Aim => Find the lines that hold the word "each" and return them.
⁂
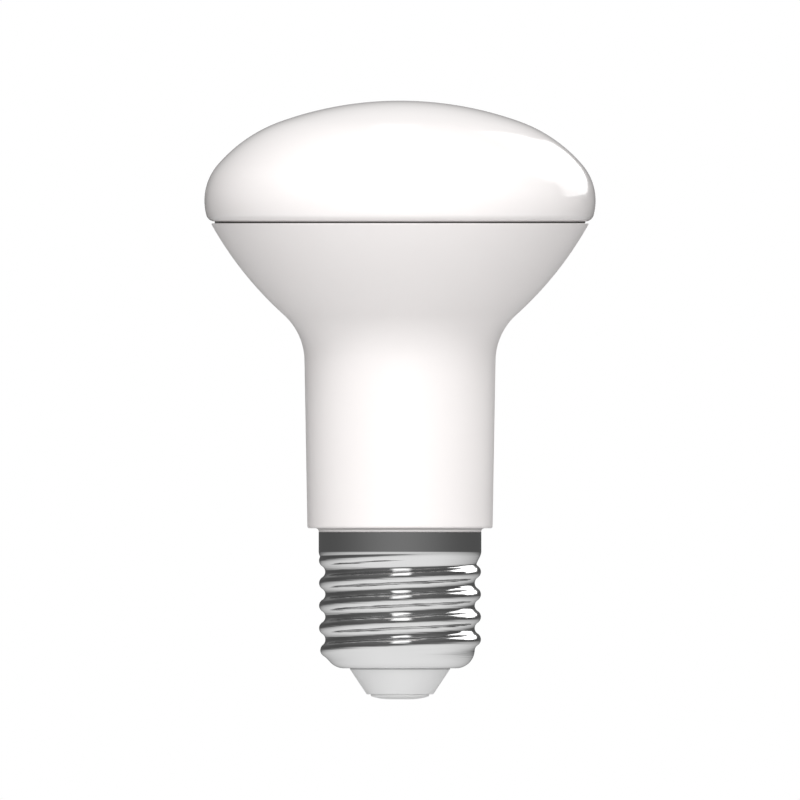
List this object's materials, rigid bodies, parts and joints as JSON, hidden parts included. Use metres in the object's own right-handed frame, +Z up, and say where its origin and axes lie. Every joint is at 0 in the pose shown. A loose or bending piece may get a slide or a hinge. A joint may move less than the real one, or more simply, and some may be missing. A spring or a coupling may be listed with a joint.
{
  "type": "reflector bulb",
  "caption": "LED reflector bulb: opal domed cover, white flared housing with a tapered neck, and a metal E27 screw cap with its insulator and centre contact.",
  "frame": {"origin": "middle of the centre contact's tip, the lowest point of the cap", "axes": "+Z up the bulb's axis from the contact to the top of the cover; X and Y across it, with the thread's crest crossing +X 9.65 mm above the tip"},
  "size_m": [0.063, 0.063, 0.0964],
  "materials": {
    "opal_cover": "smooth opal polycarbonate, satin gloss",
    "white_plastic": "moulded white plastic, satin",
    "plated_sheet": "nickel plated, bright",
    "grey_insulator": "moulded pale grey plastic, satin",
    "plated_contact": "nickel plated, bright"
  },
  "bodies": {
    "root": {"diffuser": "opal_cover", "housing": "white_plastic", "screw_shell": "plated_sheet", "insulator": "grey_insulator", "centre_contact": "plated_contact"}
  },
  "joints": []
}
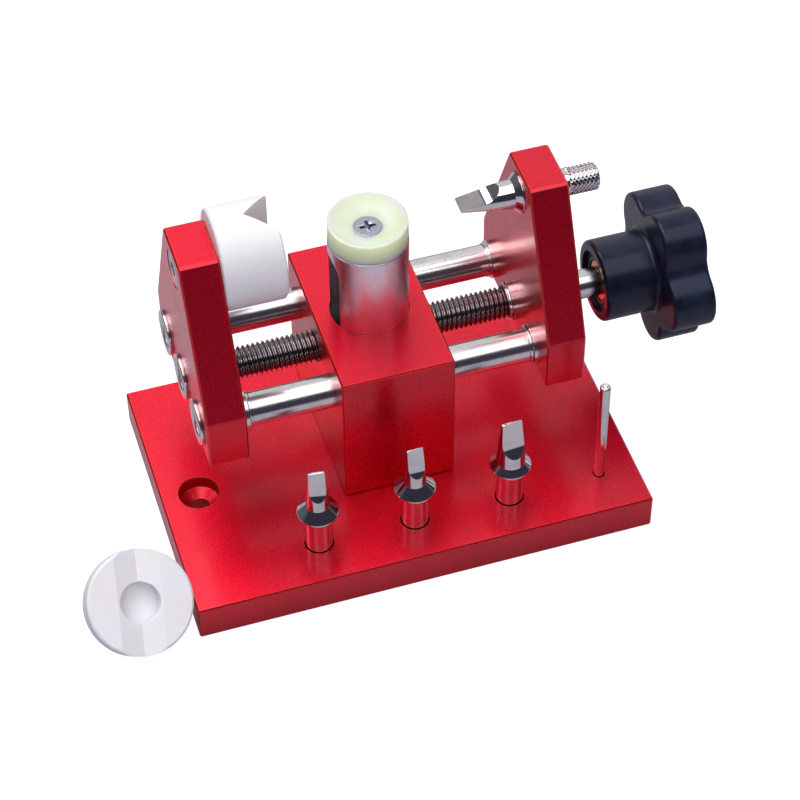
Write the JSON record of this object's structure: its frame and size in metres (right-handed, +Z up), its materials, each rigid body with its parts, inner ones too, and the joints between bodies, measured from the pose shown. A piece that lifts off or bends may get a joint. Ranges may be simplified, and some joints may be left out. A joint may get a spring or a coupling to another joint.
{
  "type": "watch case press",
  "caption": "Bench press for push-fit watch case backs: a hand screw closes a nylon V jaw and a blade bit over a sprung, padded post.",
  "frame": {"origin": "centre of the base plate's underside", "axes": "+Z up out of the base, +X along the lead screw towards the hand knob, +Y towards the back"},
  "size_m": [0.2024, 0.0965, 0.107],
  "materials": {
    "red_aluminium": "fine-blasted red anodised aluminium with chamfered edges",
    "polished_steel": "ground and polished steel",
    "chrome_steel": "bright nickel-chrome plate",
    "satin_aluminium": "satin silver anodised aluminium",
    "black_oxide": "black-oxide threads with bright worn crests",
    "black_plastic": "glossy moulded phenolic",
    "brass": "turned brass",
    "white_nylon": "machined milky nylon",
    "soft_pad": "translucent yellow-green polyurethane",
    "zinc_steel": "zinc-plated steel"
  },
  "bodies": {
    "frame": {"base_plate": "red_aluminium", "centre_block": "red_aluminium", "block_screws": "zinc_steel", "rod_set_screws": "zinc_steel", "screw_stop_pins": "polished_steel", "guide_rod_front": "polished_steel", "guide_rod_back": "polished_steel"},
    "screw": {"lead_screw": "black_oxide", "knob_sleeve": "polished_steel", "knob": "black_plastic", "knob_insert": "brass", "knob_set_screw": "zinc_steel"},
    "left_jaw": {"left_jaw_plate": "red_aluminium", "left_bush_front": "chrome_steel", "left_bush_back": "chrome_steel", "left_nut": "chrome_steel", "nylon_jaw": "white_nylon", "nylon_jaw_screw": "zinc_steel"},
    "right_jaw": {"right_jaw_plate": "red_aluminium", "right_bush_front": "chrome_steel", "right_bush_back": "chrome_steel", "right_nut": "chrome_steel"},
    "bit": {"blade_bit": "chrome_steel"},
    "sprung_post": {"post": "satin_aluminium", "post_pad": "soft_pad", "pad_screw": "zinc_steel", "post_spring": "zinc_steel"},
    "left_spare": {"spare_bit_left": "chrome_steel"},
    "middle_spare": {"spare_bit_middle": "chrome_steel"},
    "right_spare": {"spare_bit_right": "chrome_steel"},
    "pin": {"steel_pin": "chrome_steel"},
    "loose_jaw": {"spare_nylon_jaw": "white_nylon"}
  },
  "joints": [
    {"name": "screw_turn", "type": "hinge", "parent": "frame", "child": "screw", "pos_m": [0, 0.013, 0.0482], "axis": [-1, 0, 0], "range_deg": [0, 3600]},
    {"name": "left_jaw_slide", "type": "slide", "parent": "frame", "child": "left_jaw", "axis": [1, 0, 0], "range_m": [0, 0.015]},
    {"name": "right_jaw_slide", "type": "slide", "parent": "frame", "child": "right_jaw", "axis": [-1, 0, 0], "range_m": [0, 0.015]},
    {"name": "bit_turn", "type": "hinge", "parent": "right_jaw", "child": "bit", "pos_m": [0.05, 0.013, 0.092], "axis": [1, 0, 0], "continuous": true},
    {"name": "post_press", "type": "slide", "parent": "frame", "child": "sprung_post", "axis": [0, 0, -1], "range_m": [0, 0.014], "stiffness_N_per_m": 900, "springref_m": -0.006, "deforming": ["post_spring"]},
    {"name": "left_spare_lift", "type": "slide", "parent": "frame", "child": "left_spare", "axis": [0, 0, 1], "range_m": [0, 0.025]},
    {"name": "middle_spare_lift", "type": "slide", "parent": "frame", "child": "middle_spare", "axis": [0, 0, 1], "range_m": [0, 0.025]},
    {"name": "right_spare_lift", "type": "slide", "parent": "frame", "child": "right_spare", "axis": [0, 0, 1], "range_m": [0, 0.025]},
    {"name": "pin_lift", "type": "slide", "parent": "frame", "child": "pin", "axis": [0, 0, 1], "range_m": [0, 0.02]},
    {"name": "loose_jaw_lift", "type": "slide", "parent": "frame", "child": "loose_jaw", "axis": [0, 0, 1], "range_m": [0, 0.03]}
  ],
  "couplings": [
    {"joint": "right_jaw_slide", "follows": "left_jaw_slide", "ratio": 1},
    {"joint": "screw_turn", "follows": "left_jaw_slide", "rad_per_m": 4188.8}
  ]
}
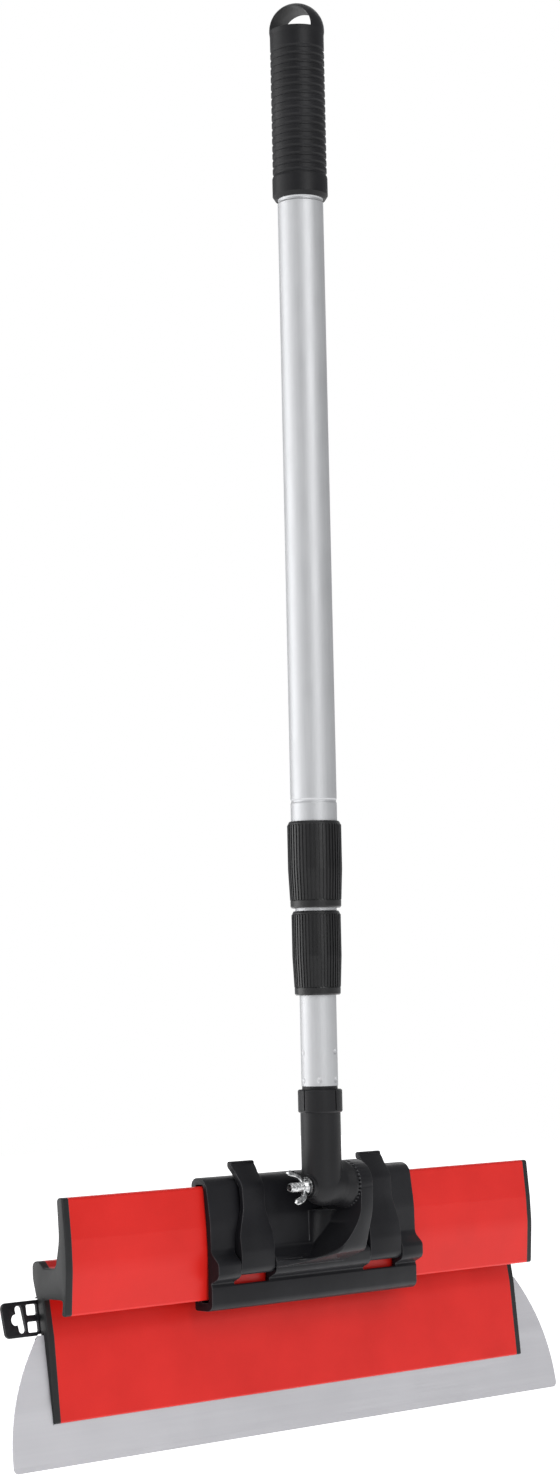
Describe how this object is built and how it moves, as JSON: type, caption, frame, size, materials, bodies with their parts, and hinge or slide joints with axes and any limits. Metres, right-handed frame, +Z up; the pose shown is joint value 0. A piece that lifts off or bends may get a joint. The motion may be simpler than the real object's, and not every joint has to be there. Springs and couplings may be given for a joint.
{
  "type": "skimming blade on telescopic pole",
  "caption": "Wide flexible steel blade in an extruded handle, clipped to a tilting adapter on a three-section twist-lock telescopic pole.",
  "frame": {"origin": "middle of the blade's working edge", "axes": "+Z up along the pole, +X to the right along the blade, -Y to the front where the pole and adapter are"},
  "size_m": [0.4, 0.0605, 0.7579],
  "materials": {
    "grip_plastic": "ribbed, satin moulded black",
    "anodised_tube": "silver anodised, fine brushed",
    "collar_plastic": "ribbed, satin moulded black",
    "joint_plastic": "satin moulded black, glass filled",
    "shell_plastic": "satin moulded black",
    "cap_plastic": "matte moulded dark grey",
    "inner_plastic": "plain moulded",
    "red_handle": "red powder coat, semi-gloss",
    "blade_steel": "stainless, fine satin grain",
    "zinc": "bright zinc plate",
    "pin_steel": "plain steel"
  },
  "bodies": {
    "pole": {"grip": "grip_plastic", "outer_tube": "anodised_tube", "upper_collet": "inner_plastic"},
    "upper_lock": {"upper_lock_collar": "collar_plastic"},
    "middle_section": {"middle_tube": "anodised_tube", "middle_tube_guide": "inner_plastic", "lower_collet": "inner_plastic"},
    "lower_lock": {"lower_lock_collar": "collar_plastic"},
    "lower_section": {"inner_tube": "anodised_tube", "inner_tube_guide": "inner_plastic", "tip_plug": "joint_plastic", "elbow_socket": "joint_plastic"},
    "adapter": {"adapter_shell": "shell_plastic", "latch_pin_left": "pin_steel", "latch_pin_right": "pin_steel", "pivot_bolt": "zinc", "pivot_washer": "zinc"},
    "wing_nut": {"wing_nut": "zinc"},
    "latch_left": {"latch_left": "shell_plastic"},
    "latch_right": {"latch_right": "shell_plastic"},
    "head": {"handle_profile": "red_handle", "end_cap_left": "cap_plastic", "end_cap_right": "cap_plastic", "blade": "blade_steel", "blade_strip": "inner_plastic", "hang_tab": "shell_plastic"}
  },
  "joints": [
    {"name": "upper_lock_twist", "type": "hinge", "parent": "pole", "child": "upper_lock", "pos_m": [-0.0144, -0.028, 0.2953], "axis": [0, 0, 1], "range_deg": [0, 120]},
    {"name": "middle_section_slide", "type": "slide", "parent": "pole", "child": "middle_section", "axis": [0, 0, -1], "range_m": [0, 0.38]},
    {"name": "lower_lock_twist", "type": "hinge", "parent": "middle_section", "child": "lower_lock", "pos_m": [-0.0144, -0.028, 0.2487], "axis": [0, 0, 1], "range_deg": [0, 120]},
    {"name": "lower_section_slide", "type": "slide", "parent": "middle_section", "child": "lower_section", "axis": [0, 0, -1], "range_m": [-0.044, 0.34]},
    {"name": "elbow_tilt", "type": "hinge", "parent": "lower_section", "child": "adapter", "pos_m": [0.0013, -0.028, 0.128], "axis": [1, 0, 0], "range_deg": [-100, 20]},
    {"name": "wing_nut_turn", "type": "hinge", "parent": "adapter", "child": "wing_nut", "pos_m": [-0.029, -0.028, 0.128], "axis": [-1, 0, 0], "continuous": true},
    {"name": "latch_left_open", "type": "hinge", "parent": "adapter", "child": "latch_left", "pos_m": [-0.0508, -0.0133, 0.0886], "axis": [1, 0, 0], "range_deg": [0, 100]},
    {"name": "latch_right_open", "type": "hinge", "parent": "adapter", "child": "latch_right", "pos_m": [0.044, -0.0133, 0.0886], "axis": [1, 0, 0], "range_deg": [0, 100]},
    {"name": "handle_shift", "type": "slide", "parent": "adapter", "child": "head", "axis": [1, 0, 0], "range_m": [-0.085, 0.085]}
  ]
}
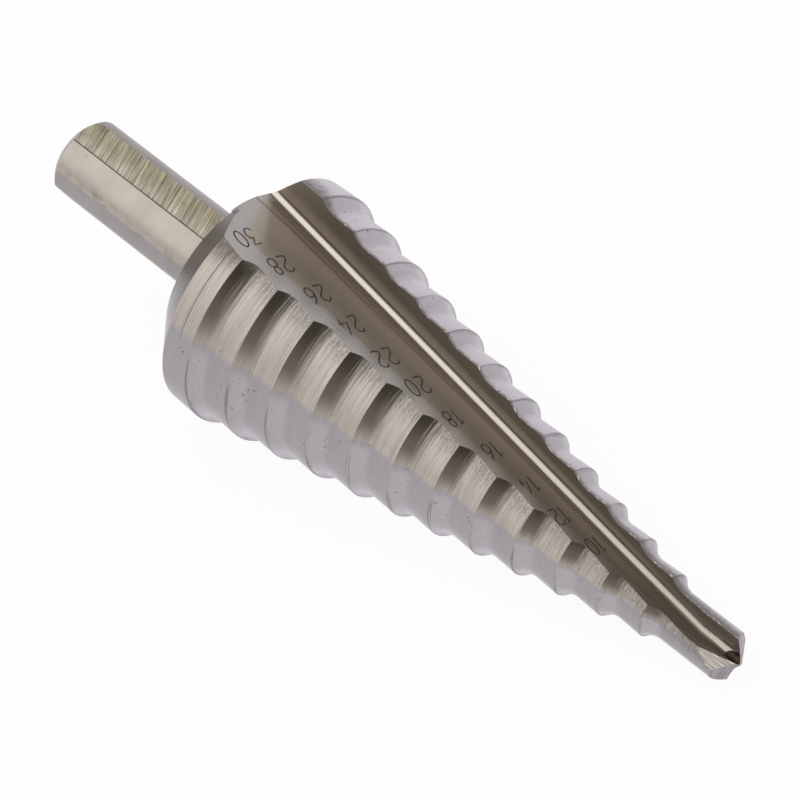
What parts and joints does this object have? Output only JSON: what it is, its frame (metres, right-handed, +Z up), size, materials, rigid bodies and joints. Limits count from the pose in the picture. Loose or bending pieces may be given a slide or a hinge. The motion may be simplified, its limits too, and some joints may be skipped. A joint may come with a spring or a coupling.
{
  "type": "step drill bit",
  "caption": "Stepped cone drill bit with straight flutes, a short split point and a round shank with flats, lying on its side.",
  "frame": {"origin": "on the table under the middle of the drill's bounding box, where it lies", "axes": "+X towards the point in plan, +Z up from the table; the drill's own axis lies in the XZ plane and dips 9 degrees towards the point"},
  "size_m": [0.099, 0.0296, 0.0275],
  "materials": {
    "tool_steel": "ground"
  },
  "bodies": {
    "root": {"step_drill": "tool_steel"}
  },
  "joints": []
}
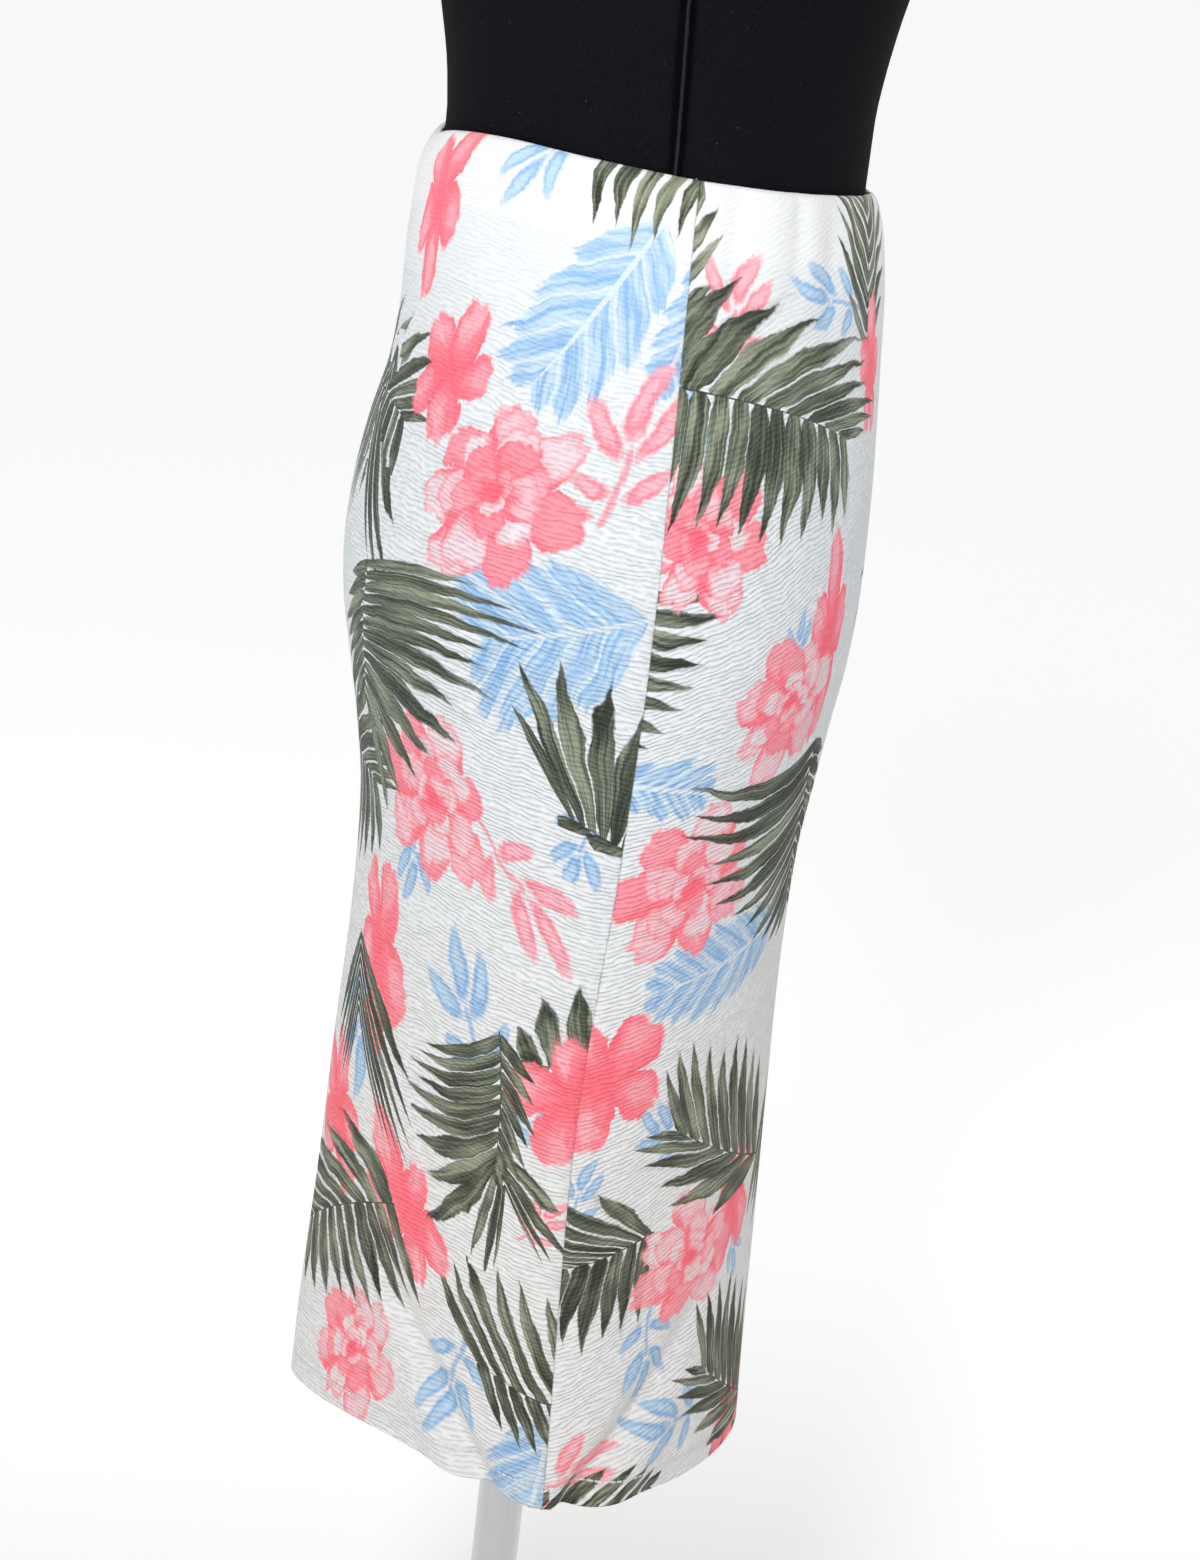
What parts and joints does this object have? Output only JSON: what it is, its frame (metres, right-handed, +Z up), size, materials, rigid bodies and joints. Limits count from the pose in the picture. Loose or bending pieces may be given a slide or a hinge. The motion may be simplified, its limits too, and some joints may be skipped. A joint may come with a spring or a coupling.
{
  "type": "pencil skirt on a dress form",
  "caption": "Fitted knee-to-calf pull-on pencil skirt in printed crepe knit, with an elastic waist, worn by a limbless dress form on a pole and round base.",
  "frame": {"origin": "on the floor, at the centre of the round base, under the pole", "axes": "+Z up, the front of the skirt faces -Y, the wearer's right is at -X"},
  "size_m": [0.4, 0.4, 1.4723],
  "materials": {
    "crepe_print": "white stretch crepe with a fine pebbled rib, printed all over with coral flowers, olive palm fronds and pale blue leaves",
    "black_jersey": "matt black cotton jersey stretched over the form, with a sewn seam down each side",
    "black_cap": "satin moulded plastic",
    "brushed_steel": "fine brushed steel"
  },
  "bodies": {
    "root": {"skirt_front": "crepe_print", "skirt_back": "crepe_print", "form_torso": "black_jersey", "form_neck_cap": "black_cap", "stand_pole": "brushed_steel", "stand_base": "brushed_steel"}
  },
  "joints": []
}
⁂
Solution to the exercise =>
Write the JSON record of this object's structure: its frame and size in metres (right-handed, +Z up), its materials, each rigid body with its parts, inner ones too, and the joints between bodies, measured from the pose shown. A piece that lifts off or bends may get a joint. Ranges may be simplified, and some joints may be left out. A joint may get a spring or a coupling to another joint.
    "black_jersey": "matt black cotton jersey stretched over the form, with a sewn seam down each side",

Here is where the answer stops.